Почти все остальные важные роли исполняли самарские артисты. Партию Амелии пела звезда местной труппы Татьяна Ларина – у нее отличный голос, видно, что в некоторых местах еще не хватает автоматизма, слишком заметен напряженный самоконтроль, но арией из третьего действия Morrò, ma prima in grazia публику завоевать она все же смогла.
Образ Ульрики на премьере в Самаре создавала солистка Большого театра Агунда Кулаева, сейчас на гастролях в Москве эту партию доверили Анне Костенко. Интересно, у нее самой есть склонность к излишней жестикуляции или режиссер просил так вычурно «реагировать» на музыку? По жестикуляции и весьма отстраненному поведению на сцене трактовку образа считать однозначно не получилось. Ульрика, вопреки композиторскому замыслу, стала смутной ролью второго плана. Хотя с точки зрения вокала певица могла бы сделать гораздо больше и внятнее, если бы пение и актерство связать между собой. Оскар Ирины Янцевой, чья роль в спектакле теперь «размылась», не выдерживает критики из-за проблем не только с произношением, но и с самой по себе артикуляцией, усугубленной форсированием звука.

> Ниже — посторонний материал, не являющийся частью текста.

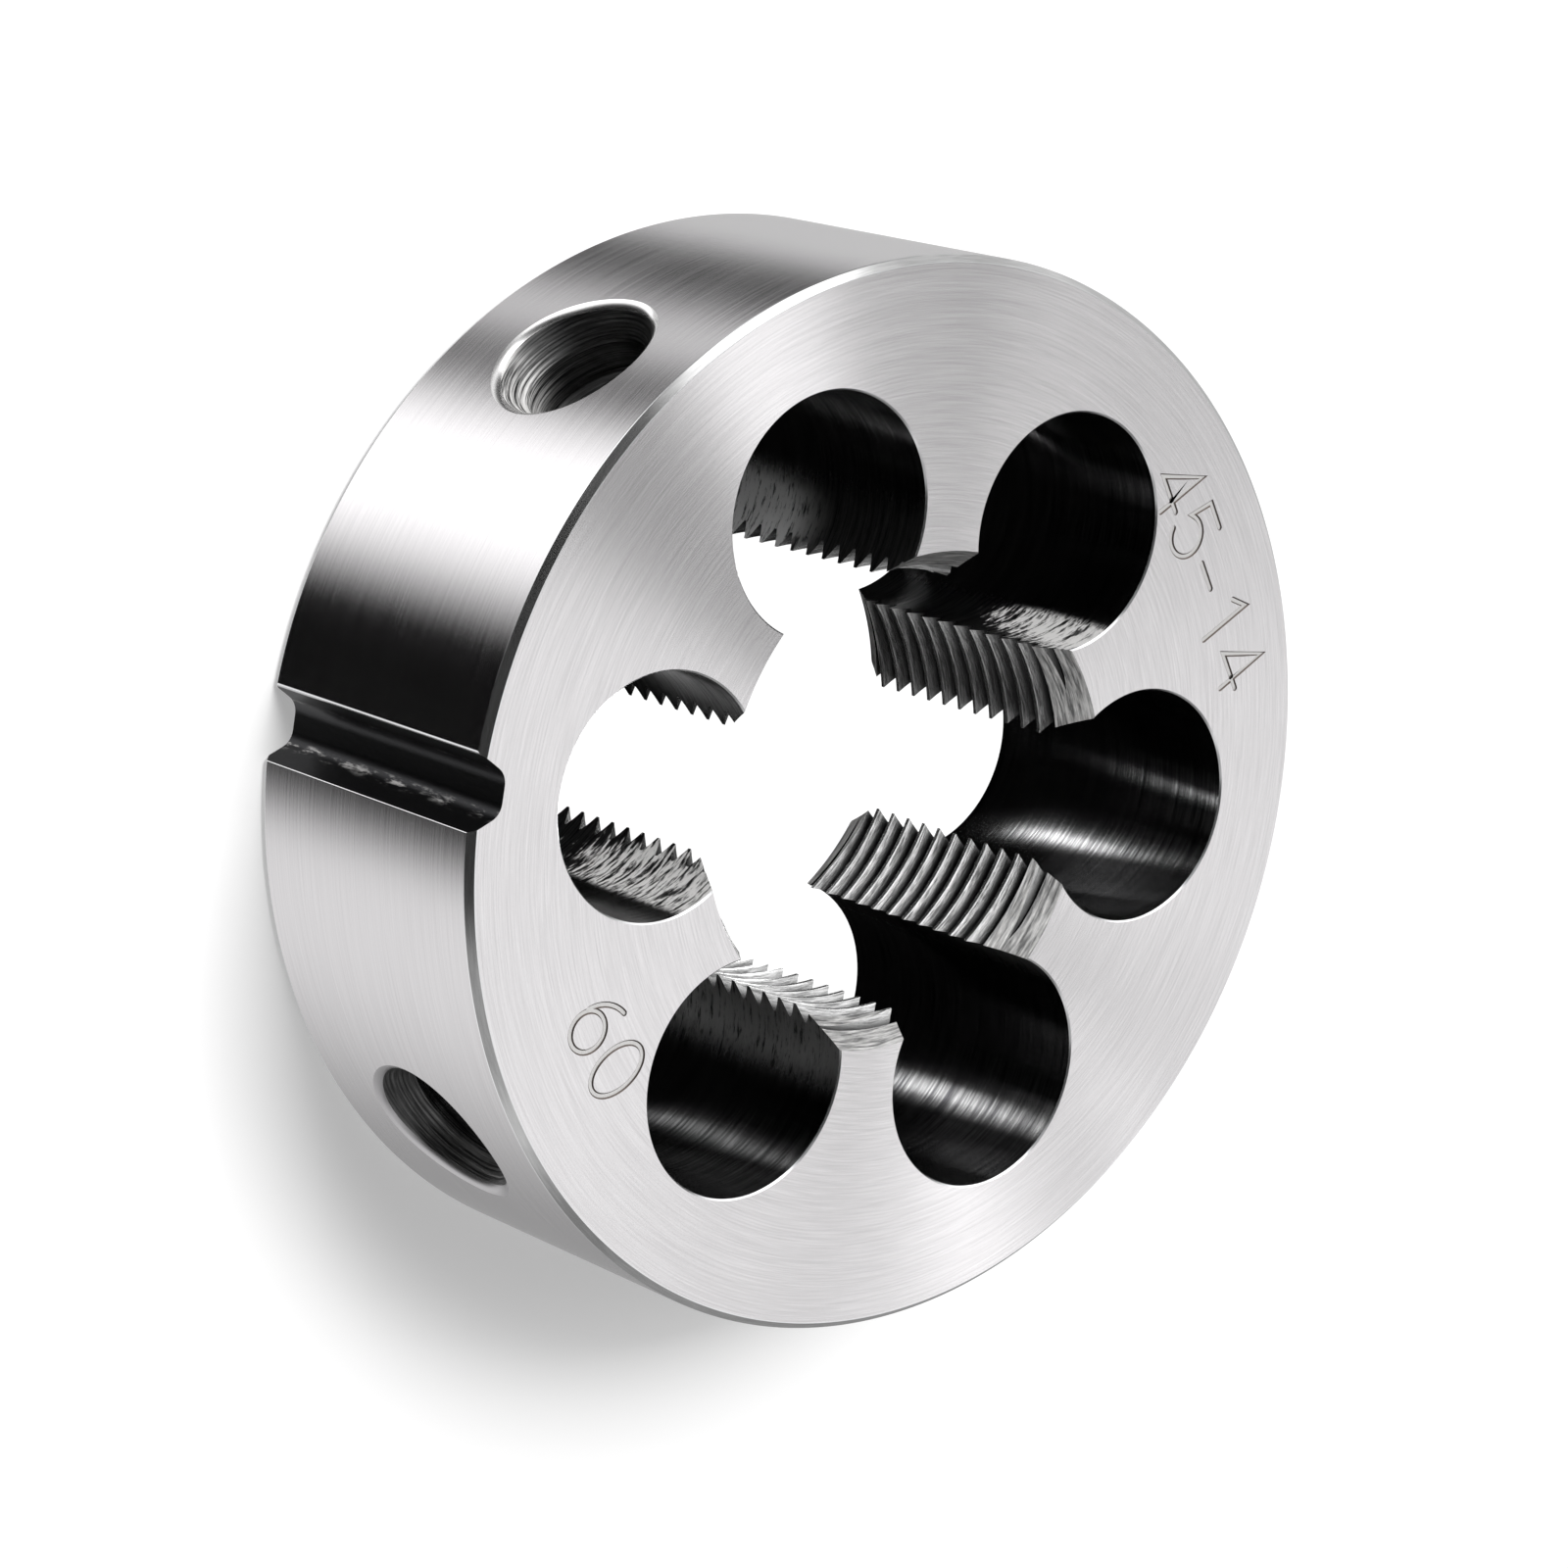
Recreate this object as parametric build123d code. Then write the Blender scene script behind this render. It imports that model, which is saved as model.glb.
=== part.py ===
from build123d import *
from math import ceil, radians, tan
import os

# Round threading die: one disc of hardened high-speed steel. It lies on its back face, at z = 0,
# with its lead-in face up and its axis on Z. The clamping groove points along -X.

# Blank, turned and ground
outer_diameter = 45.0
thickness = 14.0
edge_chamfer = 0.3

# Thread that the die cuts, right-handed, and the height at which its first groove passes +X
thread_diameter = 20.0
thread_pitch = 1.0
thread_angle = 60.0
thread_rise = 0.15

# Flutes, bored through between the cutting lands
flute_count = 6
flute_diameter = 10.12
flute_offset = 3.32

# Lead-in taper at both faces, where each land starts to cut
lead_angle = 30.0
lead_margin = 0.5
lead_relief = 1.0

# Groove across the rim, for the holder's middle screw
groove_angle = 60.0
groove_floor = 1.6
groove_depth = 1.35
groove_corner = 0.8
groove_edge_round = 0.12

# Dimples in the rim, for the holder's side screws, and their turn from the groove
dimple_turns = (-47.2, 43.4)
dimple_mouth = 7.2
dimple_angle = 70.0
dimple_bore = 5.2
dimple_straight = 1.6
drill_point_angle = 140.0
dimple_edge_round = 0.5

# How far a cutting tool runs past the surface that it cuts
runout = 1.0

outer_radius = outer_diameter / 2
flute_radius = flute_diameter / 2
land_turn = 360 / flute_count
half_land_turn = land_turn / 2
groove_turn = 180.0

# The groove of the thread is a sharp V, cut off flat at an eighth of the pitch. The teeth
# between its turns reach in to the root of the screw, 17/24 of the sharp height.
flank_slope = tan(radians(thread_angle / 2))
sharp_height = thread_pitch / 2 / flank_slope
root_radius = thread_diameter / 2
root_half_width = thread_pitch / 16
crest_radius = root_radius - sharp_height * 17 / 24
flute_centre = root_radius + flute_offset
lead_mouth = root_radius + lead_margin

standing = (Align.CENTER, Align.CENTER, Align.MIN)


def turned_blank():
    """The disc with both outer edges chamfered."""
    disc = Cylinder(outer_radius, thickness, align=standing)
    return chamfer(disc.edges().filter_by(GeomType.CIRCLE), edge_chamfer)


def clamping_groove():
    """The V groove with a flat floor and rounded corners, along the rim at +X."""
    floor = outer_radius - groove_depth
    reach = outer_radius + runout
    half_floor = groove_floor / 2
    half_reach = half_floor + (reach - floor) * tan(radians(groove_angle / 2))
    outline = Polyline(
        (reach, -half_reach), (floor, -half_floor), (floor, half_floor), (reach, half_reach), close=True
    )
    section = make_face(outline)
    section = fillet(section.vertices().sort_by(Axis.X)[:2], groove_corner)
    return extrude(section, thickness)


def screw_dimple():
    """A tapered seat that narrows to a short drilled hole, from the rim at +X towards the axis."""
    mouth = dimple_mouth / 2
    bore = dimple_bore / 2
    slope = tan(radians(dimple_angle / 2))
    taper_end = (mouth - bore) / slope
    straight_end = taper_end + dimple_straight
    tip = straight_end + bore / tan(radians(drill_point_angle / 2))
    profile = Polyline(
        (0, runout), (mouth + runout * slope, runout), (bore, -taper_end), (bore, -straight_end), (0, -tip),
        close=True,
    )
    seat = revolve(Plane.XZ * make_face(profile), Axis.Z)
    return Pos(outer_radius, 0, thickness / 2) * Rot(0, 90, 0) * seat


def lead_taper():
    """The taper of one land, the land on +X and the top face. Its cone stands off the die's axis
    towards the heel of the land, so that the steel falls away behind the cutting edge."""
    slope = tan(radians(lead_angle))
    depth = (lead_mouth - crest_radius) / slope + thread_pitch
    cone = Cone(lead_mouth - depth * slope, lead_mouth + runout * slope, depth + runout, align=standing)
    far = outer_radius + runout
    corner = Vector(far, 0)
    land = make_face(
        Polyline((0, 0), corner.rotate(Axis.Z, -half_land_turn), corner.rotate(Axis.Z, half_land_turn), close=True)
    )
    return Pos(0, 0, thickness - depth) * (Pos(0, -lead_relief, 0) * cone & extrude(land, depth + runout))


def thread_groove():
    """The groove of the thread across one land, as a stretch of the helix that starts on +X."""
    overlap = crest_radius - thread_pitch / 16
    half_width = root_half_width + (root_radius - overlap) * flank_slope
    outline = Polyline(
        (overlap, -half_width), (root_radius, -root_half_width),
        (root_radius, root_half_width), (overlap, half_width),
        close=True,
    )
    path = Helix(thread_pitch, thread_pitch / flute_count, crest_radius)
    return sweep(Plane.XZ * make_face(outline), path=path, is_frenet=True)


def threading_die():
    """The blank with its groove, dimples, bore, flutes, lead-in tapers and thread."""
    die = turned_blank() - Rot(0, 0, groove_turn) * clamping_groove()
    die = fillet(die.edges().filter_by(Axis.Z).sort_by(Axis.X)[:2], groove_edge_round)
    for turn in dimple_turns:
        seat = Rot(0, 0, groove_turn + turn) * screw_dimple()
        bored = die - seat
        die = fillet(new_edges(die, seat, combined=bored), dimple_edge_round)

    die -= Cylinder(crest_radius, thickness, align=standing)
    die -= PolarLocations(flute_centre, flute_count) * Cylinder(flute_radius, thickness, align=standing)

    turned_over = Pos(0, 0, thickness) * Rot(180, 0, 0)
    for land in range(flute_count):
        taper = Rot(0, 0, (land + 0.5) * land_turn) * lead_taper()
        die -= [taper, turned_over * taper]

    groove = thread_groove()
    turns = ceil(thickness / thread_pitch) + 2
    grooves = []
    for land in range(flute_count):
        for turn in range(-1, turns - 1):
            rise = thread_rise + (turn + land / flute_count) * thread_pitch
            grooves.append(Pos(0, 0, rise) * Rot(0, 0, land * land_turn) * groove)
    return die - grooves


os.makedirs("parts", exist_ok=True)
export_step(threading_die(), "parts/threading_die.step")
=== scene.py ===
from math import acos, atan2, ceil, cos, hypot, pi, radians, sin, sqrt, tan

import bmesh
import bpy
import numpy as np
from mathutils import Matrix, Vector


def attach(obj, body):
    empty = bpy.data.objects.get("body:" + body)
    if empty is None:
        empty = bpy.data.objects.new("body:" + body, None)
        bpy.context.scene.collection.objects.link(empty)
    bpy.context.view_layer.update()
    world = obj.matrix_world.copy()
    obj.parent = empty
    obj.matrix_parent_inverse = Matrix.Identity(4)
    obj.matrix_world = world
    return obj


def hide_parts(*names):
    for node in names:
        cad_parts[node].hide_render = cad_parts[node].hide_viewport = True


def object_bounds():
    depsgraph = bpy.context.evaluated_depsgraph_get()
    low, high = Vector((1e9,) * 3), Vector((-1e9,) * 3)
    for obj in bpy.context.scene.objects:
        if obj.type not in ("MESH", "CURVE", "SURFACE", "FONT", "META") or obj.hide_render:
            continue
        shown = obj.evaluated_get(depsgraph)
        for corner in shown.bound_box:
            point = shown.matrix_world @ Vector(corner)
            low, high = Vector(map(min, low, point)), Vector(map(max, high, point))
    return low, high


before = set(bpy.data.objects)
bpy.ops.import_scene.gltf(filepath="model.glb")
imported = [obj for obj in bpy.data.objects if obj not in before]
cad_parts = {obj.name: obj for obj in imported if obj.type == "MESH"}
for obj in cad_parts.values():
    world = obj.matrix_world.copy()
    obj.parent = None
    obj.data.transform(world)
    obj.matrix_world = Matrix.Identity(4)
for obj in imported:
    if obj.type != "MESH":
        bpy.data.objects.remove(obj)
cad_low, cad_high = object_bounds()

# The blank is one disc of high-speed steel, turned, hardened and then ground on both faces and
# round the rim. It is built here in millimetres, cut by one tool after another, and brought to
# metres after the last cut.
mm = 0.001
outer_radius = cad_high.x / mm
thickness = (cad_high.z - cad_low.z) / mm
edge_chamfer = 0.3
edge_break = 0.03
crest_radius = 9.387
turning_steps = 720
quarter_turn = 0.25


def in_use(sockets, name):
    """One socket of a node, by its place or by its name among those in use."""
    if isinstance(name, int):
        return sockets[name]
    return next(socket for socket in sockets if socket.enabled and socket.name == name)


def first_node(tree, kind):
    """The node of one type that a new tree starts with."""
    return next(node for node in tree.nodes if node.type == kind)


def grey(level):
    """A plain colour between black, 0, and white, 1."""
    return (level, level, level, 1)


class Wire:
    """A socket of a node tree. Python's sums on it add Math nodes, and node() adds any other node."""

    def __init__(self, tree, socket=None):
        self.tree = tree
        self.socket = socket

    def node(self, kind, settings=None, inputs=None, output=0):
        """Adds a node, sets it up and then feeds its inputs with values or wires."""
        made = self.tree.nodes.new(kind)
        for name, value in (settings or {}).items():
            setattr(made, name, value)
        for name, value in (inputs or {}).items():
            self.feed(in_use(made.inputs, name), value)
        if not made.outputs:
            return made
        return Wire(self.tree, in_use(made.outputs, output))

    def feed(self, socket, value):
        if isinstance(value, Wire):
            self.tree.links.new(value.socket, socket)
        else:
            socket.default_value = value

    def sum(self, operation, first, second=0.0):
        return self.node("ShaderNodeMath", {"operation": operation}, {0: first, 1: second})

    def __add__(self, other):
        return self.sum("ADD", self, other)

    __radd__ = __add__

    def __sub__(self, other):
        return self.sum("SUBTRACT", self, other)

    def __rsub__(self, other):
        return self.sum("SUBTRACT", other, self)

    def __mul__(self, other):
        return self.sum("MULTIPLY", self, other)

    __rmul__ = __mul__

    def __truediv__(self, other):
        return self.sum("DIVIDE", self, other)

    def __rtruediv__(self, other):
        return self.sum("DIVIDE", other, self)

    def __pow__(self, other):
        return self.sum("POWER", self, other)

    def __abs__(self):
        return self.sum("ABSOLUTE", self)

    def root(self):
        return self.sum("SQRT", self)

    def ramp(self, start, end):
        """0 up to start, 1 past end, and a soft rise between them."""
        settings = {"interpolation_type": "SMOOTHSTEP"}
        inputs = {"Value": self, "From Min": start, "From Max": end}
        return self.node("ShaderNodeMapRange", settings, inputs)

    def contrast(self, gain, middle=0.5):
        """Noise, which lies round 0.5, spread out by gain round another middle."""
        return (self - 0.5) * gain + middle

    def parts(self):
        """The x, y and z of a vector."""
        outputs = self.node("ShaderNodeSeparateXYZ", inputs={"Vector": self}).socket.node.outputs
        return [Wire(self.tree, outputs[name]) for name in ("X", "Y", "Z")]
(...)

Опера насыщена удивительным жанровым разнообразием, которое должен был подчеркнуть оркестр. В плане аккомпанемента певцам самарские музыканты справлялись неплохо, но колорит и эмоциональное напряжение оркестровых фрагментов, начиная с увертюры, терялись за «одинаковостью», блекнули от недостатка выразительности. Инертность дирижера к этой партитуре совершенно не подходит.
«Гамбургский счет» таков: театр стоит на перспективном направлении развития, соответствующем современным требованиям сцены и запросам продвинутого слушателя. Для достижения более высоких результатов, наверное, нужен обширный диалог. Недавно на эту тему рассуждал директор столичной «Новой Оперы» Антон Гетьман: «Нужны копродукции внутри России, театры должны понять, что совместные постановки – это спасение, это тот самый путь, где не проигрывает никто». Существуют и другие взгляды на эту проблему – главное, в существовании проблемы сомневаться не приходится, поэтому давайте ее решать. Различных «но», отмеченных в статье, станет гораздо меньше.